In 5° grid boxes, for example, monthly anomalies have been found to be “differing by more than 2.25 degC from the averages of surrounding values,” and “biases occasionally exceed 1 degC in individual months” (Folland and Parker, 1995). Consequently, the anomalies are “replaced by values interpolated from surrounding squares and from adjacent months.”
So they’re not actual measurements of SST, but interpolations of what they might have been using modeled assumptions.
Image Source: Folland and Parker, 1995
NOAA’s Thomas Karl experienced some notoriety a few years ago as the author of a “pause-buster” paper because he replaced buoy data (that showed little warming) with “unreliable data from ship intakes” so as to eliminate the problematic global warming hiatus.
But back in 1989, Karl not only reported there had been no global warming from 1921 to 1979, but that there are “large geographic areas of the oceans that have not been adequately sampled” (Karl et al., 1989), especially the tropical Pacific and south of 40°S.
Specifically, for every year from about 1850 to 1950, under 10% of the global ocean’s 2° grid boxes averaged 10 or more sea surface observations (from pulling buckets out of the water) per month. That’s the extent of the instrumental “global” record for 71% of the Earth’s surface.

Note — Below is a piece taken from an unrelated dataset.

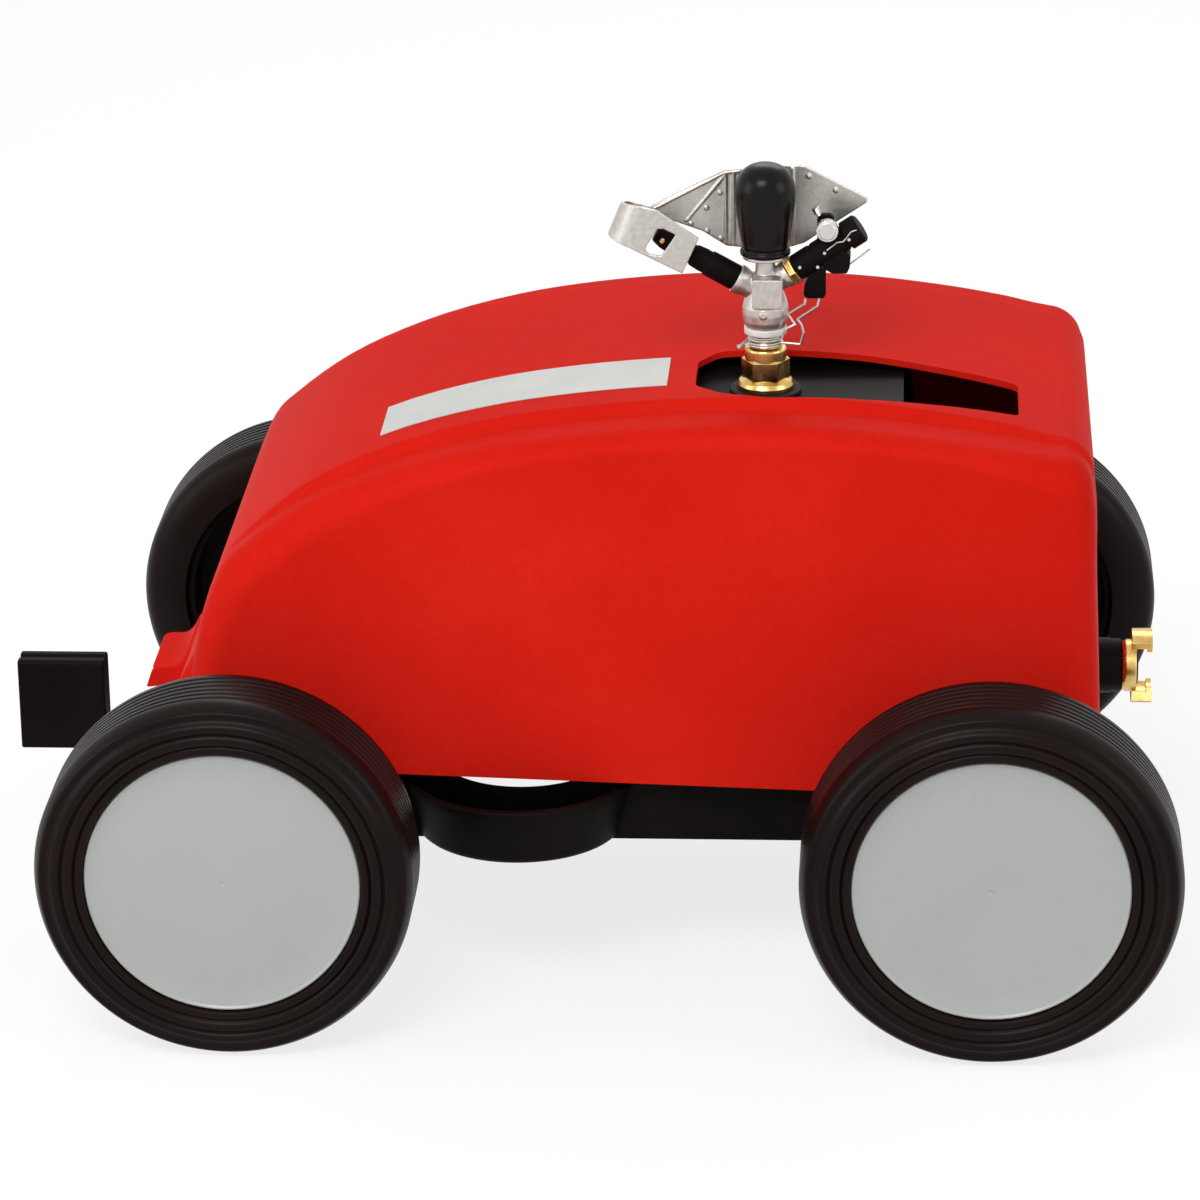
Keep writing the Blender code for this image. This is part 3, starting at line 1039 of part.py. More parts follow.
def make_nozzles():
    """Main nozzle tube with its tip, and the spreader tube with its brass nut and trip block."""
    origin = (SPRINKLER_X, SPRINKLER_Y, NECK_TOP_Z)
    way = (-math.cos(NOZZLE_SLOPE), 0, math.sin(NOZZLE_SLOPE))
    centre = (SPRINKLER_X, SPRINKLER_Y, NOZZLE_AXIS_Z)
    tube_end = NOZZLE_START + NOZZLE_LENGTH
    tube = [
        (0, NOZZLE_START), (NOZZLE_RADIUS, NOZZLE_START), (NOZZLE_RADIUS, NOZZLE_START + 0.024),
        (NOZZLE_RADIUS - 0.0010, NOZZLE_START + 0.026), (NOZZLE_RADIUS - 0.0010, tube_end), (0, tube_end),
    ]
    keep("nozzle_tube", turned(tube, centre=centre, along=way, steps=20), "moulded_black", origin)
    tip_end = tube_end + NOZZLE_TIP_LENGTH
    tip = [
        (0, tube_end + GAP), (NOZZLE_TIP_RADIUS, tube_end + GAP), (NOZZLE_TIP_RADIUS, tip_end - 0.003),
        (NOZZLE_TIP_RADIUS - 0.0015, tip_end), (NOZZLE_BORE_RADIUS, tip_end), (NOZZLE_BORE_RADIUS, tip_end - 0.012),
        (0, tip_end - 0.012),
    ]
    keep("nozzle_tip", turned(tip, centre=centre, along=way, steps=20), "brass", origin)

    way = (math.cos(SPREADER_SLOPE), 0, math.sin(SPREADER_SLOPE))
    centre = (SPRINKLER_X, SPRINKLER_Y, SPREADER_AXIS_Z)
    nut_end = SPREADER_NUT_START + SPREADER_NUT_LENGTH
    nut = [
        (0, SPREADER_NUT_START), (SPREADER_NUT_RADIUS, SPREADER_NUT_START), (SPREADER_NUT_RADIUS, nut_end), (0, nut_end),
    ]
    keep("spreader_nut", turned(nut, centre=centre, along=way, steps=6), "brass", origin)
    start = nut_end + GAP
    end = start + SPREADER_LENGTH
    tube = [
        (0, start), (SPREADER_RADIUS, start), (SPREADER_RADIUS, end - SPREADER_CAP_LENGTH),
        (SPREADER_CAP_RADIUS, end - SPREADER_CAP_LENGTH + 0.001), (SPREADER_CAP_RADIUS, end - 0.002),
        (SPREADER_CAP_RADIUS - 0.002, end), (0, end),
    ]
    spreader = keep("spreader_tube", turned(tube, centre=centre, along=way, steps=20), "moulded_black", origin)
    ear = box((0.1860, 0.1985), (SPRINKLER_Y - 0.0045, SPRINKLER_Y + 0.0015), (0.5520, 0.5800))
    shaped(spreader, "UNION", ear)

    run = TRIP_BLOCK_REAR_X - SPRINKLER_X
    drop = (SPREADER_RADIUS + GAP) / math.cos(SPREADER_SLOPE)
    nut_corner_x = SPRINKLER_X + nut_end * math.cos(SPREADER_SLOPE) + SPREADER_NUT_RADIUS * math.sin(SPREADER_SLOPE)
    shoulder_x = nut_corner_x + 0.0020
    top_rear = SPREADER_AXIS_Z + run * math.tan(SPREADER_SLOPE) - drop
    top_front = SPREADER_AXIS_Z + (shoulder_x - SPRINKLER_X) * math.tan(SPREADER_SLOPE) - drop
    outline = [
        (TRIP_BLOCK_REAR_X, top_rear), (shoulder_x, top_front), (nut_corner_x, top_front - 0.0045),
        (nut_corner_x - 0.001, TRIP_BLOCK_FOOT_Z + 0.003), (nut_corner_x + 0.002, TRIP_BLOCK_FOOT_Z),
        (TRIP_BLOCK_REAR_X - 0.003, TRIP_BLOCK_FOOT_Z), (TRIP_BLOCK_REAR_X, TRIP_BLOCK_FOOT_Z + 0.003),
    ]
    half = TRIP_BLOCK_WIDTH / 2
    block = extruded(outline, "Y", SPRINKLER_Y - half, SPRINKLER_Y + half)
    keep("trip_block", block, "moulded_black", centre)


def make_knob():
    """Knurled screw in the ear of the spreader tube."""
    x, z = 0.1937, 0.5705
    front = SPRINKLER_Y - 0.0045 - GAP
    teeth = 20
    outline = []
    for k in range(2 * teeth):
        radius = KNOB_RADIUS - (0.0006 if k % 2 else 0.0)
        angle = math.pi * k / teeth
        outline.append((x + radius * math.cos(angle), z + radius * math.sin(angle)))
    knob = extruded(outline, "Y", front - 0.005 - KNOB_LENGTH, front - 0.005)
    knob = keep("spreader_knob", knob, "plated_steel", (x, front, z))
    shaped(knob, "UNION", cylinder(0.0045, "Y", (x, 0, z), front - 0.008, front, 16))


def ribbon(stations, thickness):
    """Upright wall through stations of (x, y, low z, high z, lean of its upper edge along X)."""
    shape = bmesh.new()
    plan = [Vector((x, y, 0)) for x, y, *_ in stations]
    rings = []
    for k, (x, y, low, high, lean) in enumerate(stations):
        along = plan[min(k + 1, len(plan) - 1)] - plan[max(k - 1, 0)]
        side = Vector((-along.y, along.x, 0)).normalized() * thickness / 2
        foot = Vector((x, y, low))
        head = Vector((x + lean, y, high))
        rings.append([shape.verts.new(p) for p in (foot - side, foot + side, head + side, head - side)])
    for low, high in zip(rings, rings[1:]):
        for k in range(4):
            shape.faces.new((low[k], low[(k + 1) % 4], high[(k + 1) % 4], high[k]))
    shape.faces.new(rings[0])
    shape.faces.new(rings[-1])
    return shape


def make_drive_arm():
    """Impact arm: window plate in front of the nozzle, curved spoon round its end, wings behind the dome."""
    sy = SPRINKLER_Y
    origin = (SPRINKLER_X, sy, NECK_TOP_Z)
    stations = [
        (0.0868, sy - 0.0220, 0.5340, 0.5590, 0.0112),
        (0.0600, sy - 0.0222, 0.5470, 0.5800, 0.0060),
        (0.0490, sy - 0.0215, 0.5525, 0.5850, 0.0),
        (0.0392, sy - 0.0170, 0.5570, 0.5872, 0.0),
        (0.0335, sy - 0.0095, 0.5590, 0.5880, 0.0),
        (0.0322, sy - 0.0010, 0.5595, 0.5880, 0.0),
        (0.0360, sy + 0.0075, 0.5595, 0.5875, 0.0),
        (0.0445, sy + 0.0130, 0.5600, 0.5850, 0.0),
        (0.0600, sy + 0.0150, 0.5690, 0.5835, 0.0),
        (0.0800, sy + 0.0185, 0.5670, 0.5900, 0.0),
        (0.1000, sy + 0.0225, 0.5580, 0.5975, 0.0),
        (0.1175, sy + 0.0262, 0.5460, 0.6050, 0.0),
        (0.1290, sy + 0.0268, 0.5450, 0.6055, 0.0),
        (0.1640, sy + 0.0268, 0.5460, 0.6080, 0.0),
        (0.1760, sy + 0.0255, 0.5500, 0.6085, 0.0),
        (0.1960, sy + 0.0215, 0.5640, 0.6000, 0.0),
        (0.2180, sy + 0.0170, 0.5795, 0.5905, 0.0),
        (0.2225, sy + 0.0160, 0.5830, 0.5875, 0.0),
    ]
    arm = keep("drive_arm", ribbon(stations, ARM_THICKNESS), "cast_aluminium", origin)
    hub_bottom = NECK_TOP_Z + GAP
    hub_top = hub_bottom + ARM_HUB_THICKNESS
    hub = cylinder(ARM_HUB_RADIUS, "Z", (SPRINKLER_X, sy, 0), hub_bottom, hub_top, 24)
    web = box((SPRINKLER_X - 0.009, SPRINKLER_X + 0.009), (sy + 0.010, sy + 0.0268), (hub_bottom, hub_top))
    shaped(arm, "UNION", hub)
    shaped(arm, "UNION", web)
    window = [(0.0625, 0.5518), (0.0690, 0.5500), (0.0735, 0.5505), (0.0775, 0.5640), (0.0690, 0.5715), (0.0645, 0.5690)]
    shaped(
        arm, "DIFFERENCE",
        extruded(window, "Y", sy - 0.030, sy - 0.014),
        cylinder(ARM_PIN_RADIUS + RUNNING_FIT, "Z", (SPRINKLER_X, sy, 0), hub_bottom - 0.01, hub_top + 0.01, 16),
    )

    pin = [
        (0, NECK_TOP_Z + GAP), (ARM_PIN_RADIUS, NECK_TOP_Z + GAP), (ARM_PIN_RADIUS, ARM_PIN_TOP_Z - ARM_PIN_HEAD),
        (ARM_PIN_HEAD_RADIUS, ARM_PIN_TOP_Z - ARM_PIN_HEAD), (ARM_PIN_HEAD_RADIUS, ARM_PIN_TOP_Z), (0, ARM_PIN_TOP_Z),
    ]
    keep("arm_pin", turned(pin, "Z", (SPRINKLER_X, sy, 0), 16), "plated_steel", origin)

    spring_start = hub_top + GAP + ARM_SPRING_WIRE
    spring_end = ARM_PIN_TOP_Z - ARM_PIN_HEAD - GAP - ARM_SPRING_WIRE
    steps = ARM_SPRING_TURNS * 9
    coil = []
    for k in range(steps + 1):
        angle = 2 * math.pi * k / 9
        z = spring_start + (spring_end - spring_start) * k / steps
        coil.append(Vector((SPRINKLER_X + ARM_SPRING_RADIUS * math.cos(angle), sy + ARM_SPRING_RADIUS * math.sin(angle), z)))
    free = least_gap(coil, 3 * ARM_SPRING_RADIUS) - 2 * ARM_SPRING_WIRE
    print(f"arm_spring: {free:.4f} m free between turns")
    keep("arm_spring", swept(coil, ARM_SPRING_WIRE, sides=4), "plated_steel", origin)

    wall = DOME_WALL
    height = DOME_TOP_Z - DOME_BOTTOM_Z
    outer = [
        (DOME_RIM_RADIUS, 0.0), (DOME_RIM_RADIUS + 0.0005, 0.029), (DOME_RIM_RADIUS - 0.0008, 0.064),
        (DOME_RADIUS - 0.0037, 0.228), (DOME_RADIUS - 0.0014, 0.442), (DOME_RADIUS, 0.621), (DOME_RADIUS - 0.0006, 0.757),
        (DOME_RADIUS - 0.0037, 0.871), (DOME_RADIUS - 0.0092, 0.950), (0.0070, 0.989), (0, 1.0),
    ]
    inner = [
        (0, 1.0 - wall / height), (0.0110, 0.914), (DOME_RADIUS - wall - 0.0012, 0.771), (DOME_RADIUS - wall, 0.621),
        (DOME_RADIUS - wall - 0.0014, 0.442), (DOME_RADIUS - wall - 0.0037, 0.228), (DOME_RIM_RADIUS - wall, 0.0),
    ]
    profile = [(radius, DOME_BOTTOM_Z + height * share) for radius, share in outer + inner]
    keep("dome_cap", turned(profile, "Z", (SPRINKLER_X, sy, 0), 20), "moulded_black", origin)


def make_trip_wires():
    """Two wire collars wound on the brass neck, each with a prong that trips the turning direction."""
    radius = SPINDLE_RADIUS + RUNNING_FIT + TRIP_WIRE_RADIUS
    top = RING_Z - GAP - TRIP_WIRE_RADIUS
    per_turn = 12
    steps = round(TRIP_WIRE_TURNS * per_turn)
    drop = TRIP_WIRE_PITCH * TRIP_WIRE_TURNS
    for name, high, start, prong in (
        ("trip_wire_upper", top, -40, (0.0300, -0.0080, 0.5120)),
        ("trip_wire_lower", top - drop - TRIP_WIRE_PITCH, -65, (0.0230, -0.0190, 0.5080)),
    ):
        reach = Vector((prong[0], prong[1], 0))
        knee = Vector((0, 0, high)) + reach * 0.72
        tip = Vector(prong)
        coil = []
        for k in range(steps + 1):
            angle = math.radians(start) - 2 * math.pi * k / per_turn
            z = high - TRIP_WIRE_PITCH * k / per_turn
            coil.append(Vector((radius * math.cos(angle), radius * math.sin(angle), z)))
        tail = coil[-1].copy()
        tail.xy = tail.xy.normalized() * 0.0190
        centre = Vector((SPRINKLER_X, SPRINKLER_Y, 0))
        points = [p + centre for p in (tip, knee.lerp(tip, 0.08), knee.lerp(coil[0], 0.06), *coil, tail)]
        print(f"{name}: {least_gap(points[3:-1], 0.010) - 2 * TRIP_WIRE_RADIUS:.4f} m free between turns")
        keep(name, swept(points, TRIP_WIRE_RADIUS, sides=4), "plated_steel", (SPRINKLER_X, SPRINKLER_Y, high))


for thing in list(bpy.data.objects):
    bpy.data.objects.remove(thing, do_unlink=True)

# X is measured from a point near mid wheelbase and Z from the foot of a wheel whose radius is the axles' height.
# The cart's empty puts the middle of the length at the origin and the tyres on the ground.
cart = bpy.data.objects.new("cart", None)
cart.location.x = -(REAR_AXLE_X + TYRE_RADIUS + STOP_PLATE_FRONT_X) / 2
cart.location.z = TYRE_RADIUS - AXLE_Z
bpy.context.collection.objects.link(cart)

for end, axle_x in (("front", FRONT_AXLE_X), ("rear", REAR_AXLE_X)):
    for side_name, side in (("left", -1), ("right", 1)):
        make_wheel(f"{end}_{side_name}", axle_x, side)
    make_axle(f"{end}_axle", axle_x)
make_chassis()
make_hood()
make_label()
make_hinge_pin()
make_drive_frame()
make_winch()
make_turbine()
make_water_line()
make_stop()
make_sprinkler_base()
make_sprinkler_body()
make_nozzles()
make_knob()
make_drive_arm()
make_trip_wires()
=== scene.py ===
"""Self-travelling sprinkler cart: the looks of each piece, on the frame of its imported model."""

import math

import bmesh
import bpy
from mathutils import Matrix, Vector


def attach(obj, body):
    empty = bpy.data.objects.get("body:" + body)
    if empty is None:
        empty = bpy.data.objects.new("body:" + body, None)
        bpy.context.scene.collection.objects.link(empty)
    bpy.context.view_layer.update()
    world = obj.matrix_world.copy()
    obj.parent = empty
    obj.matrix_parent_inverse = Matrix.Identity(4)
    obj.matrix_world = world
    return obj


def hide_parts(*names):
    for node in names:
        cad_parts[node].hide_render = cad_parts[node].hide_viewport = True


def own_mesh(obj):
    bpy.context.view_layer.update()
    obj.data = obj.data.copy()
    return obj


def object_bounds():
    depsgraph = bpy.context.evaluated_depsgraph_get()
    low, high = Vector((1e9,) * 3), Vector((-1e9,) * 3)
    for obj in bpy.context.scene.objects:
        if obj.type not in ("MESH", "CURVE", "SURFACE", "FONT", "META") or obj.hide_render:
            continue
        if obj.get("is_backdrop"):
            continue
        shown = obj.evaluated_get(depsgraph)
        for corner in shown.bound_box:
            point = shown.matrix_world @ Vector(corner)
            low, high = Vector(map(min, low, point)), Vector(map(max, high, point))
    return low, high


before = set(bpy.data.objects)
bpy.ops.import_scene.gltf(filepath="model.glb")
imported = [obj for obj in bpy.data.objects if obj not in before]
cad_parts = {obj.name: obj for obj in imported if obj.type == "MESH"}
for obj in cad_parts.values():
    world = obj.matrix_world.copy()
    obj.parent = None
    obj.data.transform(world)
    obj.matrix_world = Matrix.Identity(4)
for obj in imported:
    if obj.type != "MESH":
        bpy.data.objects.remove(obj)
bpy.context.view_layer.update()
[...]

Image Source: Karl et al., 1989
Given the pervasive systematic errors, depth temperature variability, diurnal temperature variability, need for modeled interpolations, and shamefully poor non-global sampling coverage associated with sailors pulling buckets out of the water at random times of the day or night in the derivation of a “global” sea surface temperature record, it’s not surprising that temperature data set overseers privately admit to one another that SST data are “mostly made up.”